[BEGIN DATA SEGMENT]
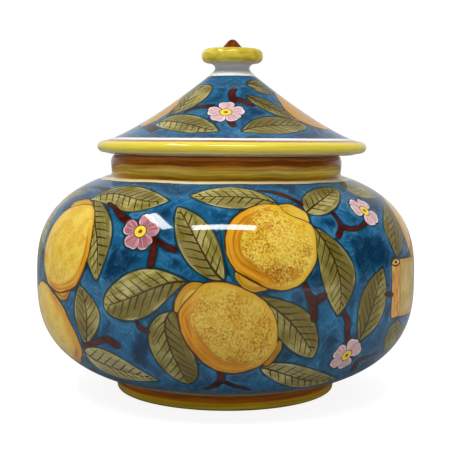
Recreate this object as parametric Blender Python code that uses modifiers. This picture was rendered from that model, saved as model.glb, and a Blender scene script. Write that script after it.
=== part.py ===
# A squat maiolica cookie jar: a thrown pot with a foot ring and a collared mouth, and a loose
# tent-shaped lid that carries a waisted knob with a pointed pellet on top. Every piece is turned
# from its own section. Lengths are in metres, +Z is up, and the origin is the middle of the ring
# that the jar stands on.

from math import acos, asin, cos, hypot, pi, sin

import bpy

# Pot: two superellipse halves that meet at the widest ring
belly_radius = 0.1250
shoulder_rise = 0.0739  # from the widest ring to where the upper curve would close
belly_drop = 0.0730  # from the widest ring to where the lower curve would close
pot_wall = 0.0060
floor_thickness = 0.0070
shoulder_power = 2.77  # 2 is an ellipse, and more is squarer
belly_power = 2.71

# Foot ring under the pot
foot_radius = 0.0725
foot_height = 0.00905  # from the table to the crease where the belly starts
foot_flare = 0.0014  # how far the ring's top stands out beyond its resting edge
foot_ring_width = 0.0095
foot_recess = 0.0050
foot_edge = 0.0008
foot_swell_share = 0.5  # of that flare, already reached half way up

# Collar round the mouth
neck_radius = 0.0767
neck_height = 0.0136  # from the shoulder to the lip
neck_wall = 0.0064
neck_waist = 0.0006  # how far the collar draws in above the shoulder
neck_cove = 0.0018
lip_width = 0.0027  # the lip's outer round is taller than it is wide
lip_height = 0.0054
lip_inner_round = 0.0016

# Lid
rim_overhang = 0.0124  # the rolled edge, out beyond the collar's side
rim_roll = 0.0039  # half the rolled edge's thickness
rim_reach = 0.0050  # the roll is an ellipse, longer outwards than it is thick
rim_lift = 0.0011  # the rolled edge's lowest point, above the seat
seat_overlap = 0.0025  # the flat seat runs this far past the collar's side
lid_rise = 0.0429  # from the top of the rolled edge to the crown
lid_wall = 0.0060
slope_power = 1.27  # above 1 the slope sags like a tent
seat_gap = 0.0003

# Locating ring under the lid, which drops loosely into the mouth
guide_play = 0.0044  # all round, between the ring and the mouth
guide_depth = 0.0120
guide_wall = 0.0052
guide_edge = 0.0012
lid_shift_share = 0.82  # of that play: a loose lid comes to rest to one side

# Knob, stuck to the crown with slip
knob_radius = 0.0203
knob_thickness = 0.0094
knob_top_round = 0.0042
knob_bottom_round = 0.0042
stem_radius = 0.0115
stem_spread = 0.0041  # how far the stem's foot widens, out to the crown's edge
stem_height = 0.0082
stem_waist_share = 0.62  # of the stem's height, from its foot
stem_cove = 0.0032
stem_lean = 0.29 * pi  # how far the cove turns before the stem runs straight to the crown
knob_base_inset = 0.0003
slip_gap = 0.0003

# Pellet on the knob
tip_radius = 0.0071
tip_height = 0.0061
tip_point_round = 0.0040
tip_edge = 0.0004
tip_lean = pi / 4

# Facets
pot_steps = 56
knob_steps = 36
tip_steps = 24
belly_rings = 10
lining_rings = 8
slope_rings = 9
round_rings = 4
edge_rings = 2
weld_distance = 0.00001


def height_share(width_share, power):
    """How far up or down a superellipse half has narrowed to this share of its widest radius."""
    return (1 - width_share ** power) ** (1 / power)


# What follows from the sizes above
crease_radius = foot_radius + foot_flare
belly_height = foot_height + belly_drop * height_share(crease_radius / belly_radius, belly_power)
shoulder_radius = neck_radius - neck_waist + neck_cove
shoulder_share = height_share(shoulder_radius / belly_radius, shoulder_power)
neck_base = belly_height + shoulder_rise * shoulder_share
neck_top = neck_base + neck_height
mouth_radius = neck_radius - neck_wall
seat_height = neck_top + seat_gap
guide_radius = mouth_radius - guide_play
lid_shift = guide_play * lid_shift_share
rim_centre_radius = neck_radius + rim_overhang - rim_reach
rim_centre_height = seat_height + rim_lift + rim_roll
slope_foot = rim_centre_height + rim_roll
crown_radius = stem_radius + stem_spread
crown_height = slope_foot + lid_rise
knob_base = crown_height + slip_gap
knob_underside = knob_base + stem_height
knob_top = knob_underside + knob_thickness
tip_base = knob_top + slip_gap


def arc(centre, width, height, start, end, steps):
    """Points (r, z) of an elliptical round. Angle 0 points outwards, and pi / 2 up."""
    turn = (end - start) / steps
    angles = [start + turn * i for i in range(steps + 1)]
    return [(centre[0] + width * cos(a), centre[1] + height * sin(a)) for a in angles]


def round_arc(centre, radius, start, end, steps=round_rings):
    return arc(centre, radius, radius, start, end, steps)


def swell(radius, height, power, last_angle, steps):
    """A superellipse from its widest ring to last_angle, as (r, distance from the widest ring)."""
    angles = [last_angle * i / steps for i in range(steps + 1)]
    return [(radius * cos(a) ** (2 / power), height * sin(a) ** (2 / power)) for a in angles]


def angle_at_radius(share, power):
    """Where the superellipse has narrowed to this share of its widest radius."""
    return acos(share ** (power / 2))


def angle_at_height(share, power):
    return asin(share ** (power / 2))


def lining():
    """The pot's inside, from the middle of its floor up to the mouth."""
    floor = foot_recess + floor_thickness
    radius = belly_radius - pot_wall
    rise = shoulder_rise - pot_wall
    drop = belly_drop - pot_wall
    floor_angle = angle_at_height((belly_height - floor) / drop, belly_power)
    mouth_angle = angle_at_radius(mouth_radius / radius, shoulder_power)
    lower = swell(radius, drop, belly_power, floor_angle, lining_rings)
    upper = swell(radius, rise, shoulder_power, mouth_angle, lining_rings)
    points = [(0.0, floor)]
    points += [(r, belly_height - down) for r, down in reversed(lower)]
    points += [(r, belly_height + up) for r, up in upper[1:]]
    return points


def collar():
    """The mouth's collar: up over its lip from the inside, and down to the cove on the shoulder."""
    inner = (mouth_radius + lip_inner_round, neck_top - lip_inner_round)
    outer = (neck_radius - lip_width, neck_top - lip_height)
    cove = (shoulder_radius, neck_base + neck_cove)
    points = round_arc(inner, lip_inner_round, pi, pi / 2)
    points += arc(outer, lip_width, lip_height, pi / 2, 0.0, round_rings)
    points += round_arc(cove, neck_cove, pi, 3 * pi / 2)
    return points


def outside():
    """The pot's outside, from the shoulder down over the belly to the foot ring's crease."""
    neck_angle = angle_at_radius(shoulder_radius / belly_radius, shoulder_power)
    foot_angle = angle_at_radius(crease_radius / belly_radius, belly_power)
    upper = swell(belly_radius, shoulder_rise, shoulder_power, neck_angle, belly_rings)
    lower = swell(belly_radius, belly_drop, belly_power, foot_angle, belly_rings)
    points = [(r, belly_height + up) for r, up in reversed(upper[:-1])]
    points += [(r, belly_height - down) for r, down in lower[1:]]
    return points


def foot():
    """The foot ring, from its crease down its side, under it and across the recess."""
    inner_radius = foot_radius - foot_ring_width
    outer_edge = (foot_radius - foot_edge, foot_edge)
    inner_edge = (inner_radius + foot_edge, foot_edge)
    points = [(foot_radius + foot_flare * foot_swell_share, (foot_height + foot_edge) / 2)]
    points += round_arc(outer_edge, foot_edge, 0.0, -pi / 2)
    points += round_arc(inner_edge, foot_edge, -pi / 2, -pi, edge_rings)
    points += [(inner_radius, foot_recess), (0.0, foot_recess)]
    return points


def pot_section():
    return lining() + collar() + outside() + foot()


def slope(share):
    """A point on the lid's slope: share 0 is the crown's edge, and 1 the top of the rolled edge."""
    r = crown_radius + (rim_centre_radius - crown_radius) * share
    return r, slope_foot + lid_rise * (1 - share) ** slope_power


def under_slope(share):
    """The point a wall's thickness in from slope(share), square to the slope."""
    nearby_share = 0.01
    r, z = slope(share)
    r_on, z_on = slope(share + nearby_share)
    run = hypot(r_on - r, z_on - z)
    return r - lid_wall * (z - z_on) / run, z - lid_wall * (r_on - r) / run


def share_under(radius):
    """Where the inside of the slope reaches this radius."""
    low_share, high_share = 0.0, 1 - 1 / slope_rings
    for _ in range(30):
        middle_share = (low_share + high_share) / 2
        if under_slope(middle_share)[0] < radius:
            low_share = middle_share
        else:
            high_share = middle_share
    return low_share


def guide_ring():
    """The locating ring, from the seat down its outer side and up its inner one."""
    bottom = seat_height - guide_depth
    bore = guide_radius - guide_wall
    outer_edge = (guide_radius - guide_edge, bottom + guide_edge)
    inner_edge = (bore + guide_edge, bottom + guide_edge)
    points = [(guide_radius, seat_height)]
    points += round_arc(outer_edge, guide_edge, 0.0, -pi / 2, edge_rings)
    points += round_arc(inner_edge, guide_edge, -pi / 2, -pi, edge_rings)
    return points


def lid_section():
    """From the middle of the crown down the slope, round the rolled edge and back under the lid."""
    rim_centre = (rim_centre_radius, rim_centre_height)
    points = [(0.0, crown_height)]
    points += [slope(i / slope_rings) for i in range(slope_rings)]
    points += arc(rim_centre, rim_reach, rim_roll, pi / 2, -pi / 2, 2 * round_rings)
    points.append((neck_radius + seat_overlap, seat_height))
    points += guide_ring()
    bore_share = share_under(guide_radius - guide_wall)
    under = [under_slope(bore_share * i / slope_rings) for i in range(slope_rings + 1)]
    points += reversed(under)
    points.append((0.0, under[0][1]))
    return points


def knob_section():
    """From the middle of the knob's top over its disc, and down the coves that make its stem."""
    top_centre = (knob_radius - knob_top_round, knob_top - knob_top_round)
    bottom_centre = (knob_radius - knob_bottom_round, knob_underside + knob_bottom_round)
    waist = knob_base + stem_height * stem_waist_share
    upper_reach = bottom_centre[0] - stem_radius
    upper_cove = (stem_radius + upper_reach, waist)
    lower_cove = (stem_radius + stem_cove, waist)
    points = [(0.0, knob_top)]
    points += round_arc(top_centre, knob_top_round, pi / 2, 0.0)
    points += round_arc(bottom_centre, knob_bottom_round, 0.0, -pi / 2)
    points += arc(upper_cove, upper_reach, knob_underside - waist, pi / 2, pi, round_rings)[1:]
    points += round_arc(lower_cove, stem_cove, pi, pi + stem_lean)[1:]
    points += [(crown_radius - knob_base_inset, knob_base), (0.0, knob_base)]
    return points


def tip_section():
    """A cone with a rounded point."""
    centre = (0.0, tip_base + tip_height - tip_point_round)
    points = round_arc(centre, tip_point_round, pi / 2, pi / 2 - tip_lean)
    points += [(tip_radius, tip_base + tip_edge), (tip_radius - tip_edge, tip_base), (0.0, tip_base)]
    return points


def glaze(name, colour, roughness):
    """A fired glaze. The colour is linear."""
    material = bpy.data.materials.new(name)
    material.use_nodes = True
    shader = material.node_tree.nodes["Principled BSDF"]
    shader.inputs["Base Color"].default_value = (*colour, 1.0)
    shader.inputs["Roughness"].default_value = roughness
    shader.inputs["Metallic"].default_value = 0.0
    return material


def turn(name, section, steps, material, collection, axis=None):
    """One solid of revolution about Z, from a section that runs down its outer side."""
    mesh = bpy.data.meshes.new(name)
    points = [(r, 0.0, z) for r, z in section]
    mesh.from_pydata(points, [(i, i + 1) for i in range(len(points) - 1)], [])
    mesh.materials.append(material)
    piece = bpy.data.objects.new(name, mesh)
    piece.parent = axis
    collection.objects.link(piece)

    screw = piece.modifiers.new("turn", "SCREW")
    screw.steps = steps
    screw.render_steps = steps
    screw.use_merge_vertices = True
    screw.merge_threshold = weld_distance
    screw.use_smooth_shade = True
    return piece


def build():
    for old in list(bpy.data.objects):
        bpy.data.objects.remove(old)
    jar = bpy.data.collections.new("cookie_jar")
    bpy.context.scene.collection.children.link(jar)

    # The lid's own axis, which it lifts along
    lid_axis = bpy.data.objects.new("lid_axis", None)
    lid_axis.location = (lid_shift, 0.0, 0.0)
    jar.objects.link(lid_axis)

    blue = glaze("blue_glaze", (0.025, 0.120, 0.260), 0.12)
    yellow = glaze("yellow_glaze", (0.640, 0.520, 0.100), 0.12)
    brown = glaze("brown_glaze", (0.200, 0.055, 0.010), 0.15)
    turn("jar_body", pot_section(), pot_steps, blue, jar)
    turn("lid_shell", lid_section(), pot_steps, blue, jar, lid_axis)
    turn("lid_knob", knob_section(), knob_steps, yellow, jar, lid_axis)
    turn("knob_tip", tip_section(), tip_steps, brown, jar, lid_axis)

    print(f"the jar is {2 * belly_radius:.4f} across and {tip_base + tip_height:.4f} high")
    print(f"lip {neck_top:.5f}, seat {seat_height:.5f}, crown {crown_height:.5f}, lid shift {lid_shift:.5f}")


build()
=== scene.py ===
import math
from functools import partial

import bpy
import numpy as np
from mathutils import Matrix, Vector, geometry
from mathutils.kdtree import KDTree


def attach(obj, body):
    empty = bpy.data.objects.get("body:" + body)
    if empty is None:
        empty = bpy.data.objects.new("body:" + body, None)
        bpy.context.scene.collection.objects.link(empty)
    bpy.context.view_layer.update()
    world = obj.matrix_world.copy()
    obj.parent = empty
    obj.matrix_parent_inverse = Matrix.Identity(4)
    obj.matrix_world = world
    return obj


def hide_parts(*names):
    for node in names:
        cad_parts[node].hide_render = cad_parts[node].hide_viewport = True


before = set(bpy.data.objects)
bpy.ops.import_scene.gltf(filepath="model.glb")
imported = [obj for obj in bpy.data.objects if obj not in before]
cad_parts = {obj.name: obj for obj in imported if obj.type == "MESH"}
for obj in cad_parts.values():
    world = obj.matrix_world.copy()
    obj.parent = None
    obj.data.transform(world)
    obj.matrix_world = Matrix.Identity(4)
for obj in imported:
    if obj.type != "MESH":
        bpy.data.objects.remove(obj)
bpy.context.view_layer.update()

# A lidded maiolica jar. Each piece is turned: its section is a run from the middle of its
# underside outwards and upwards, and the painting lies on a sheet that is wrapped round it.
# Shapes are in metres, the painting in millimetres along the glaze. Round angles start at the
# front (-Y) and grow towards +X.

shot = {
    "away": 674.9,         # mm from the lens to the pot's axis
    "height": 166.2,       # mm over the ground
    "lookDown": 4.181,     # degrees
    "roll": 0.335,
    "focal": 1008.05,      # in pixels of the picture, as the next two
    "picture": 452,
    "rise": 15.0,          # the lens axis, above the picture's middle
    "reach": (500, 720),   # mm from the lens between which the jar's front lies
    "past": (15, 3),       # mm of run before and after a painted zone where outlines may begin
}

clay = {
    "columns": 192,        # round the plain zones
    "rowStep": 3.0,        # mm between rows there, at most
    "rowTurn": 7.0,        # degrees that the section turns between two rows, at most
    "grain": 1.9,          # mm between points in the painted zones
    "outlineStep": 1.3,    # mm along a motif's outline
    "ring": 0.6,           # mm from an outline to the rings of points beside it
    "cell": 0.55,          # mm, a square in which one ring point is kept
    "margin": 0.3,         # mm from a zone's ends to the nearest outline
    "clear": 0.7,          # mm from a zone's ends to the nearest ring point
    "seam": 0.9,           # mm from the sheet's sides to the nearest loose point
    "arcStep": 0.00015,    # m between the points of an arc
    "soft": 0.35,          # mm by which the glaze rounds every corner
    "spread": 125.0,       # mm of sheet for each radian round
    "endNear": 3.2,        # mm, how near an outline the brush of the ground takes a zone's ends to be
}
halfTurn = math.pi * clay["spread"]    # mm, half the sheet's width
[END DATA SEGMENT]
* PROMPT *
Print, please, the lines from the first line of the material through the line that contains "belly_power = 2.71", exactly as written and with nothing added.

* RESULT FOR THIS EXERCISE *
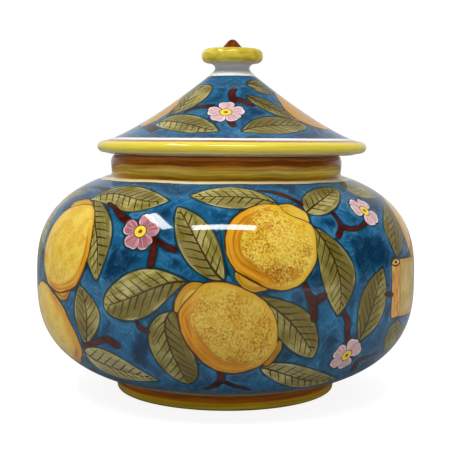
Recreate this object as parametric Blender Python code that uses modifiers. This picture was rendered from that model, saved as model.glb, and a Blender scene script. Write that script after it.
=== part.py ===
# A squat maiolica cookie jar: a thrown pot with a foot ring and a collared mouth, and a loose
# tent-shaped lid that carries a waisted knob with a pointed pellet on top. Every piece is turned
# from its own section. Lengths are in metres, +Z is up, and the origin is the middle of the ring
# that the jar stands on.

from math import acos, asin, cos, hypot, pi, sin

import bpy

# Pot: two superellipse halves that meet at the widest ring
belly_radius = 0.1250
shoulder_rise = 0.0739  # from the widest ring to where the upper curve would close
belly_drop = 0.0730  # from the widest ring to where the lower curve would close
pot_wall = 0.0060
floor_thickness = 0.0070
shoulder_power = 2.77  # 2 is an ellipse, and more is squarer
belly_power = 2.71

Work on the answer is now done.